*Given information*.
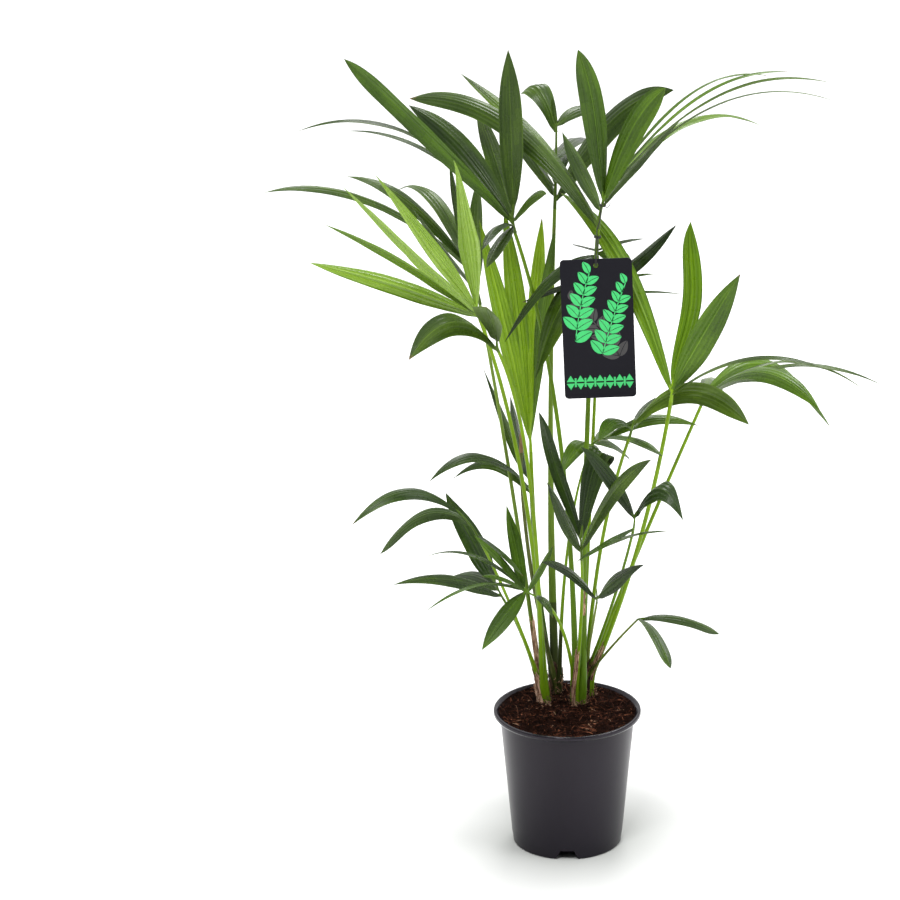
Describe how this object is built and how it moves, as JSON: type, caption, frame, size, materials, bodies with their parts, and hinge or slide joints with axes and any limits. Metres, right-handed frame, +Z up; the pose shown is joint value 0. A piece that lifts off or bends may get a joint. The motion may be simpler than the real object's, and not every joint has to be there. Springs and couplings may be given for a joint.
{
  "type": "potted kentia palm",
  "caption": "Tall feathery house palm: slim arching stalks with long folded leaflets, rooted in a round tapered nursery pot, with a hanging card.",
  "frame": {"origin": "centre of the flat underside of the pot", "axes": "+Z up from the pot through the crown, +X to the right and +Y to the back, seen from the side on which the tag hangs"},
  "size_m": [0.7239, 0.6198, 1.0174],
  "materials": {
    "pot_plastic": "satin",
    "potting_mix": "matte",
    "stem_green": "satin",
    "sheath_fibre": "matte",
    "leaf_dark": "satin",
    "leaf_green": "satin",
    "leaf_lime": "satin",
    "tag_card": "satin",
    "tie_plastic": "satin"
  },
  "bodies": {
    "root": {"pot": "pot_plastic", "potting_mix": "potting_mix", "stem_left": "stem_green", "stem_back": "stem_green", "stem_centre": "stem_green", "stem_right": "stem_green", "sheath_left": "sheath_fibre", "sheath_back": "sheath_fibre", "sheath_centre": "sheath_fibre", "sheath_right": "sheath_fibre", "stalk_crown_left": "stem_green", "stalk_crown_middle": "stem_green", "stalk_crown_right": "stem_green", "stalk_crown_back": "stem_green", "stalk_left_upper": "stem_green", "stalk_left_lime": "stem_green", "stalk_middle_lime": "stem_green", "stalk_left_bent": "stem_green", "stalk_left_dark": "stem_green", "stalk_left_low": "stem_green", "stalk_left_low_back": "stem_green", "stalk_front_low": "stem_green", "stalk_centre_dark": "stem_green", "stalk_right_small": "stem_green", "stalk_right_middle": "stem_green", "stalk_right_long": "stem_green", "stalk_right_lime": "stem_green", "stalk_right_low": "stem_green", "stalk_small_two_lobed": "stem_green", "stalk_right_two_lobed": "stem_green", "stalk_cut_short": "sheath_fibre", "tag": "tag_card", "tag_tie": "tie_plastic", "frond_crown_left": "leaf_dark", "frond_crown_middle": "leaf_dark", "frond_crown_right": "leaf_dark", "frond_crown_back": "leaf_dark", "frond_left_upper": "leaf_dark", "frond_left_lime": "leaf_lime", "frond_middle_lime": "leaf_lime", "frond_left_bent": "leaf_green", "frond_left_dark": "leaf_dark", "frond_left_low": "leaf_dark", "frond_left_low_back": "leaf_dark", "frond_front_low": "leaf_green", "frond_centre_dark": "leaf_dark", "frond_right_small": "leaf_green", "frond_right_middle": "leaf_green", "frond_right_long": "leaf_dark", "frond_right_lime": "leaf_lime", "frond_right_low": "leaf_green", "frond_small_two_lobed": "leaf_dark", "frond_right_two_lobed": "leaf_dark"}
  },
  "joints": []
}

*To do*.
Return every line of the material exactly.

*Correct output*.
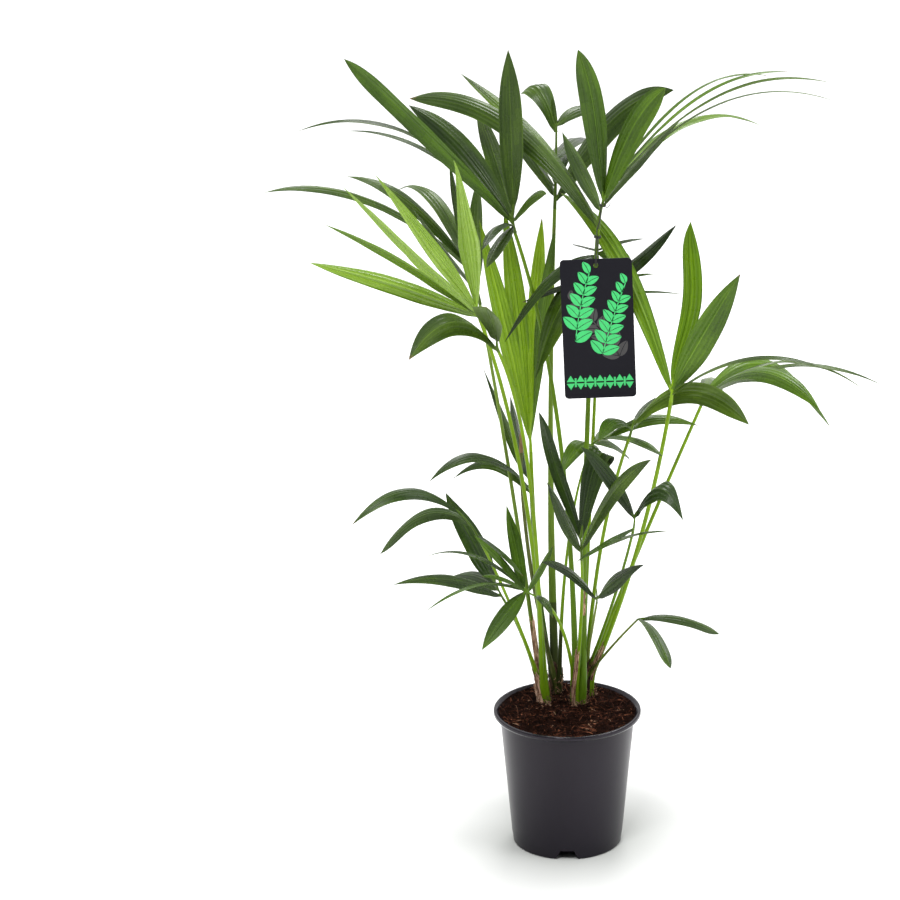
Describe how this object is built and how it moves, as JSON: type, caption, frame, size, materials, bodies with their parts, and hinge or slide joints with axes and any limits. Metres, right-handed frame, +Z up; the pose shown is joint value 0. A piece that lifts off or bends may get a joint. The motion may be simpler than the real object's, and not every joint has to be there. Springs and couplings may be given for a joint.
{
  "type": "potted kentia palm",
  "caption": "Tall feathery house palm: slim arching stalks with long folded leaflets, rooted in a round tapered nursery pot, with a hanging card.",
  "frame": {"origin": "centre of the flat underside of the pot", "axes": "+Z up from the pot through the crown, +X to the right and +Y to the back, seen from the side on which the tag hangs"},
  "size_m": [0.7239, 0.6198, 1.0174],
  "materials": {
    "pot_plastic": "satin",
    "potting_mix": "matte",
    "stem_green": "satin",
    "sheath_fibre": "matte",
    "leaf_dark": "satin",
    "leaf_green": "satin",
    "leaf_lime": "satin",
    "tag_card": "satin",
    "tie_plastic": "satin"
  },
  "bodies": {
    "root": {"pot": "pot_plastic", "potting_mix": "potting_mix", "stem_left": "stem_green", "stem_back": "stem_green", "stem_centre": "stem_green", "stem_right": "stem_green", "sheath_left": "sheath_fibre", "sheath_back": "sheath_fibre", "sheath_centre": "sheath_fibre", "sheath_right": "sheath_fibre", "stalk_crown_left": "stem_green", "stalk_crown_middle": "stem_green", "stalk_crown_right": "stem_green", "stalk_crown_back": "stem_green", "stalk_left_upper": "stem_green", "stalk_left_lime": "stem_green", "stalk_middle_lime": "stem_green", "stalk_left_bent": "stem_green", "stalk_left_dark": "stem_green", "stalk_left_low": "stem_green", "stalk_left_low_back": "stem_green", "stalk_front_low": "stem_green", "stalk_centre_dark": "stem_green", "stalk_right_small": "stem_green", "stalk_right_middle": "stem_green", "stalk_right_long": "stem_green", "stalk_right_lime": "stem_green", "stalk_right_low": "stem_green", "stalk_small_two_lobed": "stem_green", "stalk_right_two_lobed": "stem_green", "stalk_cut_short": "sheath_fibre", "tag": "tag_card", "tag_tie": "tie_plastic", "frond_crown_left": "leaf_dark", "frond_crown_middle": "leaf_dark", "frond_crown_right": "leaf_dark", "frond_crown_back": "leaf_dark", "frond_left_upper": "leaf_dark", "frond_left_lime": "leaf_lime", "frond_middle_lime": "leaf_lime", "frond_left_bent": "leaf_green", "frond_left_dark": "leaf_dark", "frond_left_low": "leaf_dark", "frond_left_low_back": "leaf_dark", "frond_front_low": "leaf_green", "frond_centre_dark": "leaf_dark", "frond_right_small": "leaf_green", "frond_right_middle": "leaf_green", "frond_right_long": "leaf_dark", "frond_right_lime": "leaf_lime", "frond_right_low": "leaf_green", "frond_small_two_lobed": "leaf_dark", "frond_right_two_lobed": "leaf_dark"}
  },
  "joints": []
}